- _What you are asked to do_:
Set down the listing below verbatim, but only from its first line through the line containing "MOTTLE_SHARE = 0.012".

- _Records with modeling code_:
####################
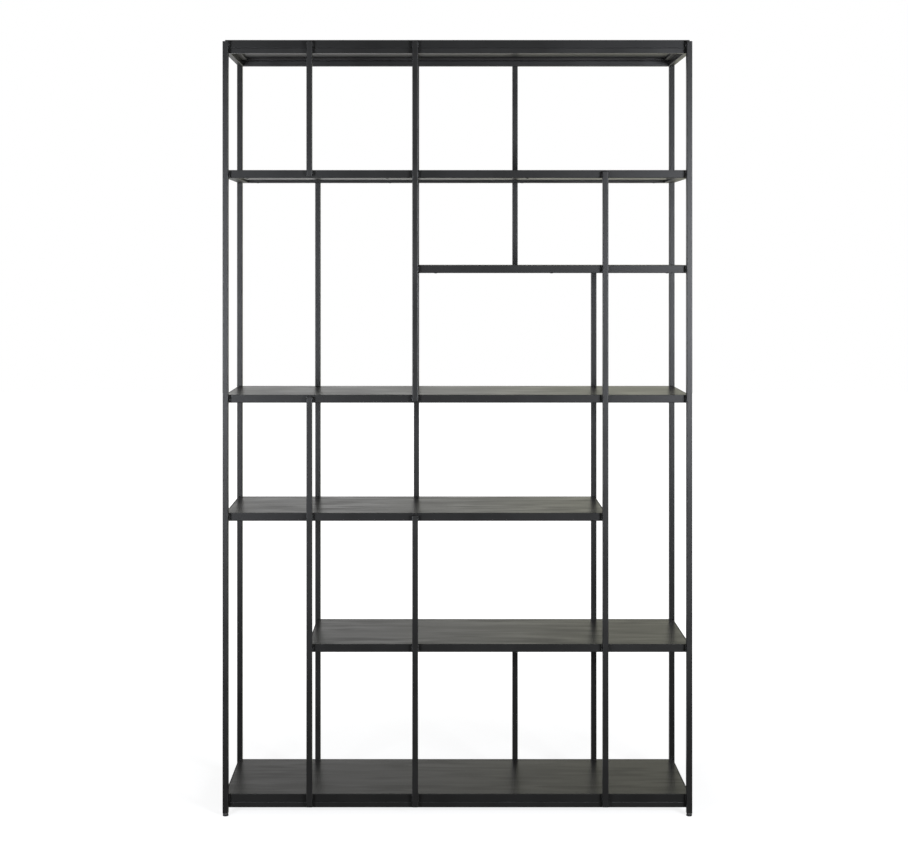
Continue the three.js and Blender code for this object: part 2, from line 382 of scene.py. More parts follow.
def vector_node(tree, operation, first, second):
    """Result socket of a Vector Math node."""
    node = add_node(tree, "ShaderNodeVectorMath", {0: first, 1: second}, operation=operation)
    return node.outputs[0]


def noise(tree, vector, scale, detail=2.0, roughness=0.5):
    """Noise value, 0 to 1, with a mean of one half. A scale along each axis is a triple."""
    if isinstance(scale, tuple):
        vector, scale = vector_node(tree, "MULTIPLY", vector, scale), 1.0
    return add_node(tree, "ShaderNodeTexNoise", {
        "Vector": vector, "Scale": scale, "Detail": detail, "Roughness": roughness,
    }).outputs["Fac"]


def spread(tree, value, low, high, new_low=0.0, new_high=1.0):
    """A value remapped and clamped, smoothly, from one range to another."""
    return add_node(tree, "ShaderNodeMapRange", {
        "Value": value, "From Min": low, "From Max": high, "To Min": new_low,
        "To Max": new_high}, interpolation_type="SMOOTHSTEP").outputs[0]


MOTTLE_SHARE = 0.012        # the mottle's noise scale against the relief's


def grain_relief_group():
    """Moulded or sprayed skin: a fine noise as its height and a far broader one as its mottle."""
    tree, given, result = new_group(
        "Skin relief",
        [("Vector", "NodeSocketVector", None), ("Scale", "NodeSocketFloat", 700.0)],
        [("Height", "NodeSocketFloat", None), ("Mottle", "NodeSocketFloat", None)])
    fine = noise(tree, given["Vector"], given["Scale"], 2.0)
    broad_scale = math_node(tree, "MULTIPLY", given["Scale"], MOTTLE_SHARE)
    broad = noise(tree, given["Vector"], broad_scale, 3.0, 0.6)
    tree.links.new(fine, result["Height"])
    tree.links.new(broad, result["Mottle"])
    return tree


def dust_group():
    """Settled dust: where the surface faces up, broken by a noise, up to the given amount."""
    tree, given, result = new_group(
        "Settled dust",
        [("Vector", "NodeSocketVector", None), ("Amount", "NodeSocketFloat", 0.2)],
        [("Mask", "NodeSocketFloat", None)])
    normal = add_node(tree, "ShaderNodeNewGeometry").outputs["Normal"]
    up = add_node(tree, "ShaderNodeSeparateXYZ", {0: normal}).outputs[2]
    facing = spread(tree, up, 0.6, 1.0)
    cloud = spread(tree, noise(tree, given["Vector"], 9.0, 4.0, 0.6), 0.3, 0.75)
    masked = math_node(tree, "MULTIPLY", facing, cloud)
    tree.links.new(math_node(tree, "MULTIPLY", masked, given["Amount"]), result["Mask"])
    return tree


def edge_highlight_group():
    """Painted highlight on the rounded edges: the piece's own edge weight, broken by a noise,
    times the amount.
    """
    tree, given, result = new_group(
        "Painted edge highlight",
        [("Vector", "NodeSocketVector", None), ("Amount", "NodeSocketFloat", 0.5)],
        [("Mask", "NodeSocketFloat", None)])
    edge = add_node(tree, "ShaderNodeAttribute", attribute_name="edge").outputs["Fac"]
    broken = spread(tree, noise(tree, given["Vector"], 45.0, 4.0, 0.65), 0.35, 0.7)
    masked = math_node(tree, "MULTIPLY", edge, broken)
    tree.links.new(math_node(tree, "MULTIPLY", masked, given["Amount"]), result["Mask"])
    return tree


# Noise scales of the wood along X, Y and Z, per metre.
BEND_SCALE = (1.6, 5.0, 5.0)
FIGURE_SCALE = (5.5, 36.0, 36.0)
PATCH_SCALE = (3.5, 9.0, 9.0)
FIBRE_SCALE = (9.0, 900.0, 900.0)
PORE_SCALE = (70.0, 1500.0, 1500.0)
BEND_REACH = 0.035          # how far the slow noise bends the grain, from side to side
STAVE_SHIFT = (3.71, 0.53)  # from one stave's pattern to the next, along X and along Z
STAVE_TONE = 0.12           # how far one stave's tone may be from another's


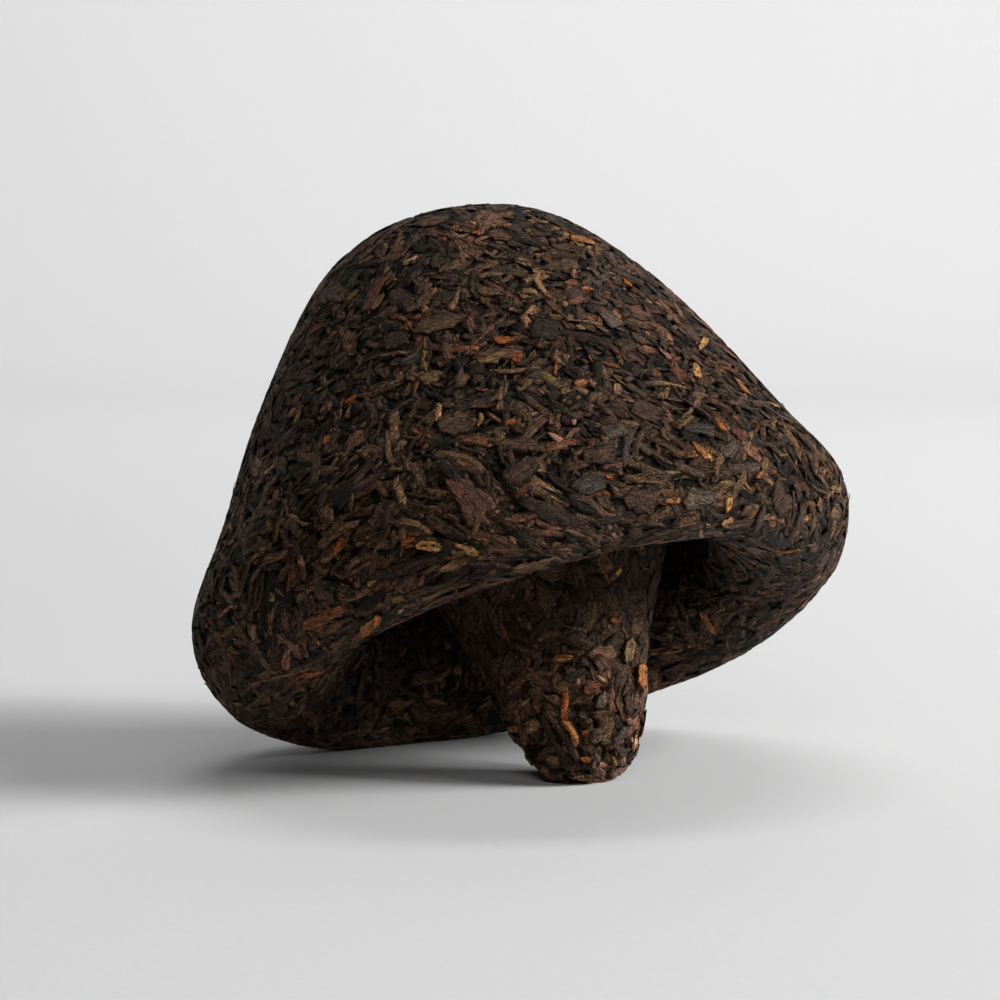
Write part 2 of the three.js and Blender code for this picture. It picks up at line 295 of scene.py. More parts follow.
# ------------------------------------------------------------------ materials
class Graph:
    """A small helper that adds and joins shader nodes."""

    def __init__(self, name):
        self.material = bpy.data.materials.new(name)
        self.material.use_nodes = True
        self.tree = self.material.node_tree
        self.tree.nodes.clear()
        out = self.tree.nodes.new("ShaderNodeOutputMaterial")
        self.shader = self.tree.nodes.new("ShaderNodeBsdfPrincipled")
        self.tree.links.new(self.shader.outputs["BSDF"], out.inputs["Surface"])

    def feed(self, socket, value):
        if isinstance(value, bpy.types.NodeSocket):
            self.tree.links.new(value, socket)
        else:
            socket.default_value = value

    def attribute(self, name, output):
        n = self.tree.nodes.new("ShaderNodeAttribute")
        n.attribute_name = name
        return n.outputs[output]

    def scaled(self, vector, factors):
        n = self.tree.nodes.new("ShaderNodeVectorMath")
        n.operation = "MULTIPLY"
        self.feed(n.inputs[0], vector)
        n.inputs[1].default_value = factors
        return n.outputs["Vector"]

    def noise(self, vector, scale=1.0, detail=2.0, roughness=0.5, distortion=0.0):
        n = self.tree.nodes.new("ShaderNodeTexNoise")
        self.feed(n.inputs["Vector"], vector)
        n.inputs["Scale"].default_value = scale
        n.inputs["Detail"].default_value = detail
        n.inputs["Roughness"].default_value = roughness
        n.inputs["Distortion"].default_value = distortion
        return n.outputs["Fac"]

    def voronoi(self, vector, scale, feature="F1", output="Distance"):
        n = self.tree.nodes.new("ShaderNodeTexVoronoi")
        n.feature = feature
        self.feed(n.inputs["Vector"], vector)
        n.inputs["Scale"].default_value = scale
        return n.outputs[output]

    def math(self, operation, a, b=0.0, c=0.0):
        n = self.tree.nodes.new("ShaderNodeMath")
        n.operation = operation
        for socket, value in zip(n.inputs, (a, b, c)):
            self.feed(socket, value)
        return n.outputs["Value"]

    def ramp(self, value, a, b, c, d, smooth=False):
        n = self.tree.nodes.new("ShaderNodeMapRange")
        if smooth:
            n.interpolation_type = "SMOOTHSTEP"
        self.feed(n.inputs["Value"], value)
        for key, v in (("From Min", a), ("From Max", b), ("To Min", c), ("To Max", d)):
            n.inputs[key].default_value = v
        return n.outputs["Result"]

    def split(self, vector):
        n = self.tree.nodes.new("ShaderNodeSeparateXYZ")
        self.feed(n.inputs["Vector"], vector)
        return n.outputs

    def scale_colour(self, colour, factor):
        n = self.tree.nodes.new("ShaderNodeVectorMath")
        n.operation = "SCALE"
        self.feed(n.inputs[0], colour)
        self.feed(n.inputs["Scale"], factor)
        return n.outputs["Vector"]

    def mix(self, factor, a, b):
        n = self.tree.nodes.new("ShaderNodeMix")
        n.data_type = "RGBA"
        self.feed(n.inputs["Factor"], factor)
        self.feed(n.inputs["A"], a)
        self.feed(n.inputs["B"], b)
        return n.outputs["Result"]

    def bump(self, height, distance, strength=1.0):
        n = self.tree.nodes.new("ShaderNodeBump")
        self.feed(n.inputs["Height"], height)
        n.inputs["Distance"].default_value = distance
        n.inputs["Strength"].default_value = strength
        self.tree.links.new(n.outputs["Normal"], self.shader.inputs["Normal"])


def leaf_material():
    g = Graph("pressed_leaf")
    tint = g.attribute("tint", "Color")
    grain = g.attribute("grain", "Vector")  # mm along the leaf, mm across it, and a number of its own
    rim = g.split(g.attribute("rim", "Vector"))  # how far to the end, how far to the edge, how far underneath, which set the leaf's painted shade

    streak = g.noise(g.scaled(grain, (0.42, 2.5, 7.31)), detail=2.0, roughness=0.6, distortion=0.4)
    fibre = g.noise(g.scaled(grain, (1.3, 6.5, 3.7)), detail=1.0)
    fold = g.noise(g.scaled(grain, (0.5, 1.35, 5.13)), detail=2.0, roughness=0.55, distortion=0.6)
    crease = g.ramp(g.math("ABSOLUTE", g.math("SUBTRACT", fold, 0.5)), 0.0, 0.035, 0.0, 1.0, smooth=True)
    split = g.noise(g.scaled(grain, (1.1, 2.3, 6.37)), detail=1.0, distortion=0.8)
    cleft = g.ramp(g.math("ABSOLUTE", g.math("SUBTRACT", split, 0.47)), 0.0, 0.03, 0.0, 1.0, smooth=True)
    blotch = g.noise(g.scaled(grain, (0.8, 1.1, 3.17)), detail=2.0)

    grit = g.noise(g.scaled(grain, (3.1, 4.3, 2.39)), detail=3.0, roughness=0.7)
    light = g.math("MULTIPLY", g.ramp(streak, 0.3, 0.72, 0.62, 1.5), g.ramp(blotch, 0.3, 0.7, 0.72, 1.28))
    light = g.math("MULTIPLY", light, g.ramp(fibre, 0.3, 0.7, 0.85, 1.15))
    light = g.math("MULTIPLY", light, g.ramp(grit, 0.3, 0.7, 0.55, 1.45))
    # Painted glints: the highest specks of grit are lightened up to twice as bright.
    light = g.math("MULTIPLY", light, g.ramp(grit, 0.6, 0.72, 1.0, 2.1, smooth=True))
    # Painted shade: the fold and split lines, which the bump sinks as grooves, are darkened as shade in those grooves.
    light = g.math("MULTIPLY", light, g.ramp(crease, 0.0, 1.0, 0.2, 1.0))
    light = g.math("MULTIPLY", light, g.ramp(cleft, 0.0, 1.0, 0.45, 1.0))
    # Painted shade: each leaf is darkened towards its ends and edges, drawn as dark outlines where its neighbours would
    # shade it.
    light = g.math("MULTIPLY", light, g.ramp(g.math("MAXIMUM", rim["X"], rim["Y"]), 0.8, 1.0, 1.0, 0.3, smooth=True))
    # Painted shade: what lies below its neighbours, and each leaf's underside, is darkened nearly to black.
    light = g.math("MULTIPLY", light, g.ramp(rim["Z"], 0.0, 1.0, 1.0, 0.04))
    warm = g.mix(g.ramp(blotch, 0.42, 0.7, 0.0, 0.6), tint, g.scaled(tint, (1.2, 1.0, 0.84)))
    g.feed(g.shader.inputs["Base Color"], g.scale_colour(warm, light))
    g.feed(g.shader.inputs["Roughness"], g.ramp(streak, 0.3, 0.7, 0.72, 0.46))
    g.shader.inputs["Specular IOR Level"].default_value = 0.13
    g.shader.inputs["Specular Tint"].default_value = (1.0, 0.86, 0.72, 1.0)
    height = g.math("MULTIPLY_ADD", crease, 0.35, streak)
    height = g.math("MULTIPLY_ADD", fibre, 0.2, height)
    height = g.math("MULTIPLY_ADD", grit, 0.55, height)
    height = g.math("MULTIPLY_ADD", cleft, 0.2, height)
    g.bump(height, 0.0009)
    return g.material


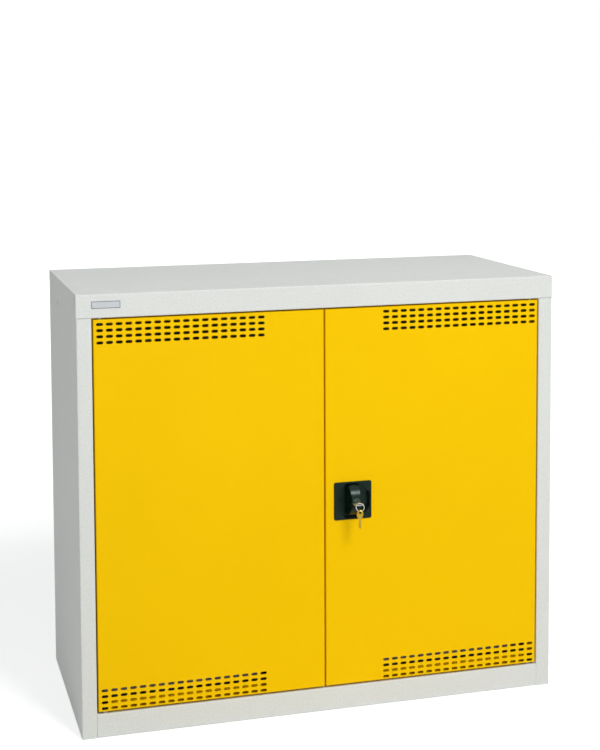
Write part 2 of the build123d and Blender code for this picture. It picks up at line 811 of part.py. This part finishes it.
####################
- _Written solution_:
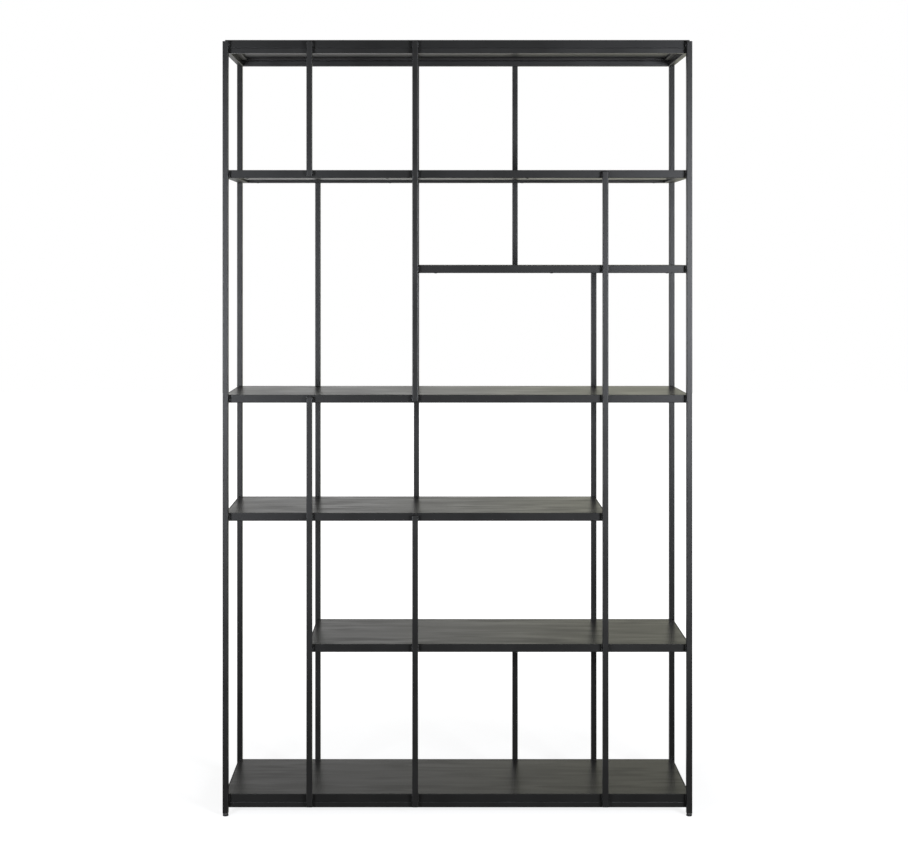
Continue the three.js and Blender code for this object: part 2, from line 382 of scene.py. More parts follow.
def vector_node(tree, operation, first, second):
    """Result socket of a Vector Math node."""
    node = add_node(tree, "ShaderNodeVectorMath", {0: first, 1: second}, operation=operation)
    return node.outputs[0]


def noise(tree, vector, scale, detail=2.0, roughness=0.5):
    """Noise value, 0 to 1, with a mean of one half. A scale along each axis is a triple."""
    if isinstance(scale, tuple):
        vector, scale = vector_node(tree, "MULTIPLY", vector, scale), 1.0
    return add_node(tree, "ShaderNodeTexNoise", {
        "Vector": vector, "Scale": scale, "Detail": detail, "Roughness": roughness,
    }).outputs["Fac"]


def spread(tree, value, low, high, new_low=0.0, new_high=1.0):
    """A value remapped and clamped, smoothly, from one range to another."""
    return add_node(tree, "ShaderNodeMapRange", {
        "Value": value, "From Min": low, "From Max": high, "To Min": new_low,
        "To Max": new_high}, interpolation_type="SMOOTHSTEP").outputs[0]


MOTTLE_SHARE = 0.012        # the mottle's noise scale against the relief's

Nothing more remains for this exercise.